▶ [What the task asks]:
Write out the data below in full. Keep it exact.

▶ [Collected material]:
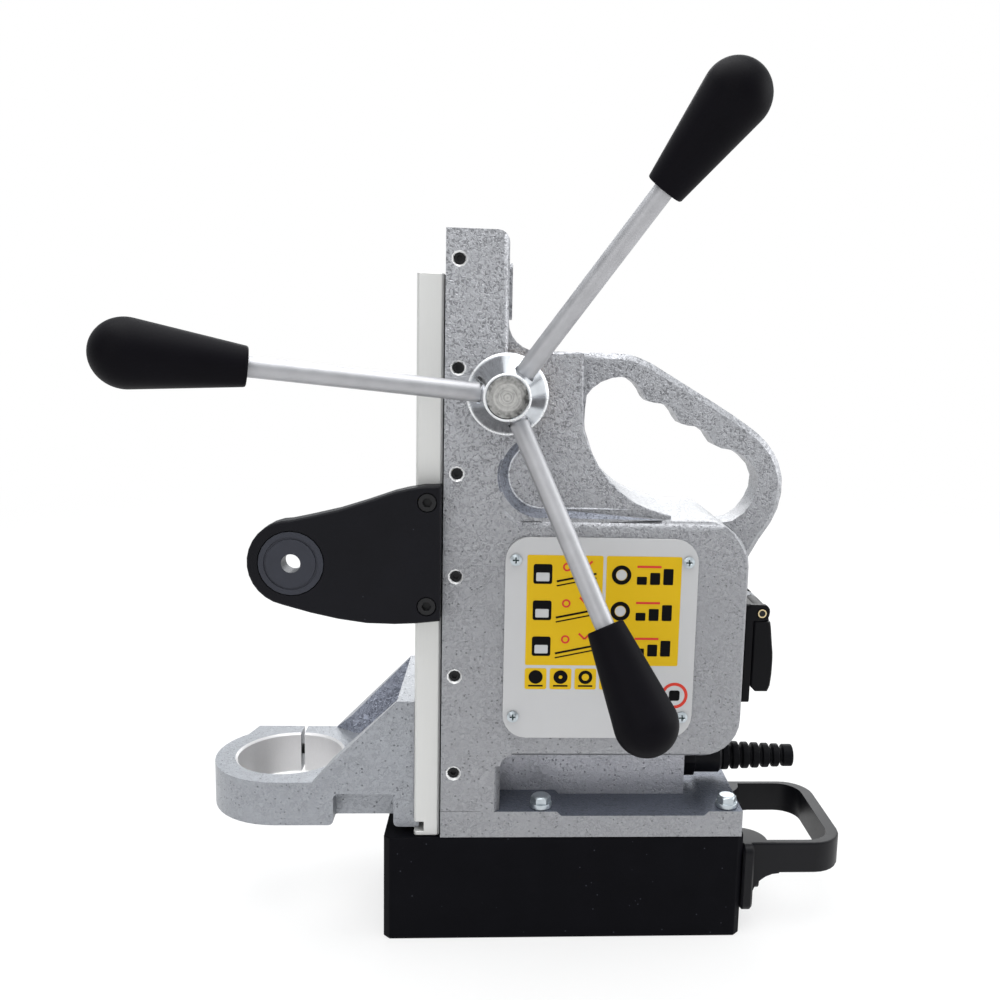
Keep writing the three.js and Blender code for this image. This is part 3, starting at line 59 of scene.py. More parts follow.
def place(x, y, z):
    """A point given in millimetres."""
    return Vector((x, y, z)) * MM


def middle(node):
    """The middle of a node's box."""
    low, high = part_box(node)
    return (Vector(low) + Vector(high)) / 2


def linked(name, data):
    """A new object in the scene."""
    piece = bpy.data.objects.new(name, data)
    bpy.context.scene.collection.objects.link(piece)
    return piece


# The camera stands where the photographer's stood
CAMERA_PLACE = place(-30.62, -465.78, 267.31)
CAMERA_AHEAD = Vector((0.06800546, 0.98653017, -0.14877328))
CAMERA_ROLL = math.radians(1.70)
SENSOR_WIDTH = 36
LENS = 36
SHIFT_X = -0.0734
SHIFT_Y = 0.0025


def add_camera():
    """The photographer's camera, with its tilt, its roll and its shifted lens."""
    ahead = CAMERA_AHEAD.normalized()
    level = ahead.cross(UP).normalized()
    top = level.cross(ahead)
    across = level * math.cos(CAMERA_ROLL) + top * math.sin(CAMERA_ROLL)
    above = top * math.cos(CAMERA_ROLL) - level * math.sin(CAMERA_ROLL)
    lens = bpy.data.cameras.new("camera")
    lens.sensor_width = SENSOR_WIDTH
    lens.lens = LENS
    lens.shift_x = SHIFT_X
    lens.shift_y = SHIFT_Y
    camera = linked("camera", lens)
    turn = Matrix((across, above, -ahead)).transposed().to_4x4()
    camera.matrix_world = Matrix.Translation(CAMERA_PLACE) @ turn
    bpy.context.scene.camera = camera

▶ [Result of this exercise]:
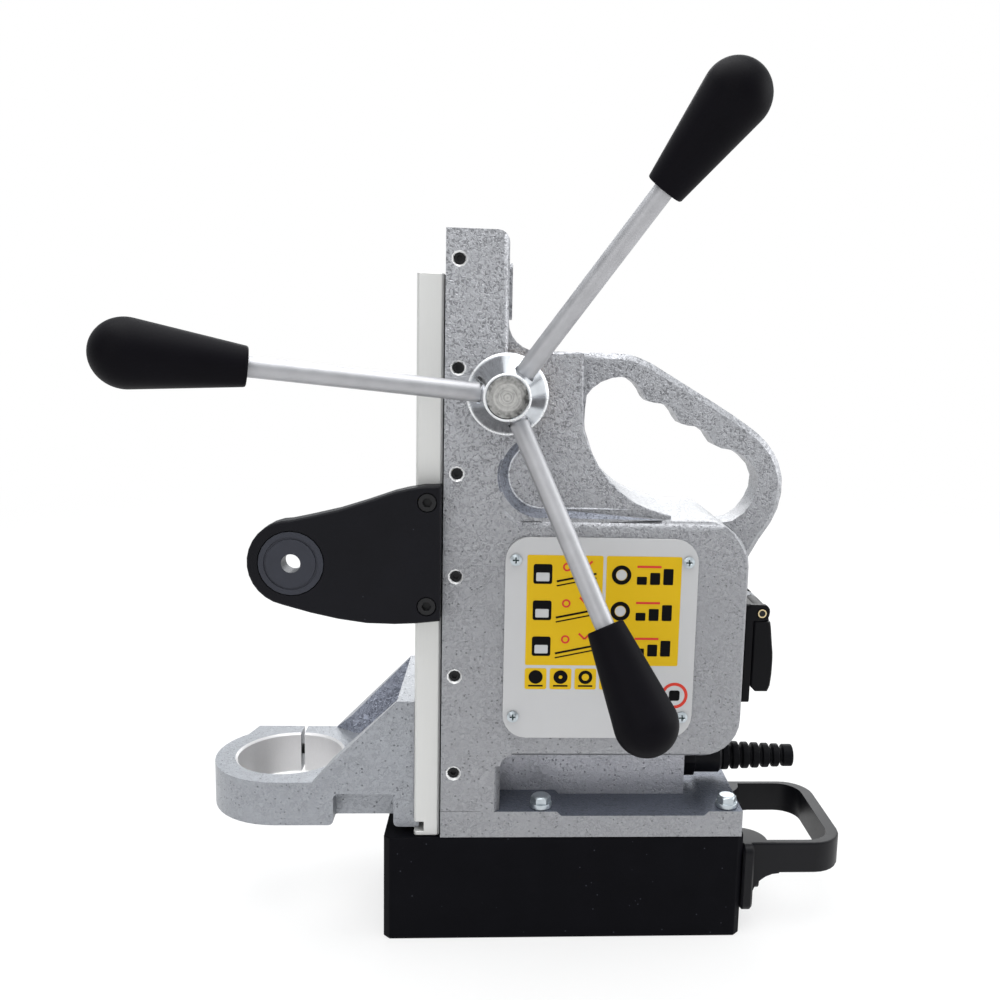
Keep writing the three.js and Blender code for this image. This is part 3, starting at line 59 of scene.py. More parts follow.
def place(x, y, z):
    """A point given in millimetres."""
    return Vector((x, y, z)) * MM


def middle(node):
    """The middle of a node's box."""
    low, high = part_box(node)
    return (Vector(low) + Vector(high)) / 2


def linked(name, data):
    """A new object in the scene."""
    piece = bpy.data.objects.new(name, data)
    bpy.context.scene.collection.objects.link(piece)
    return piece


# The camera stands where the photographer's stood
CAMERA_PLACE = place(-30.62, -465.78, 267.31)
CAMERA_AHEAD = Vector((0.06800546, 0.98653017, -0.14877328))
CAMERA_ROLL = math.radians(1.70)
SENSOR_WIDTH = 36
LENS = 36
SHIFT_X = -0.0734
SHIFT_Y = 0.0025


def add_camera():
    """The photographer's camera, with its tilt, its roll and its shifted lens."""
    ahead = CAMERA_AHEAD.normalized()
    level = ahead.cross(UP).normalized()
    top = level.cross(ahead)
    across = level * math.cos(CAMERA_ROLL) + top * math.sin(CAMERA_ROLL)
    above = top * math.cos(CAMERA_ROLL) - level * math.sin(CAMERA_ROLL)
    lens = bpy.data.cameras.new("camera")
    lens.sensor_width = SENSOR_WIDTH
    lens.lens = LENS
    lens.shift_x = SHIFT_X
    lens.shift_y = SHIFT_Y
    camera = linked("camera", lens)
    turn = Matrix((across, above, -ahead)).transposed().to_4x4()
    camera.matrix_world = Matrix.Translation(CAMERA_PLACE) @ turn
    bpy.context.scene.camera = camera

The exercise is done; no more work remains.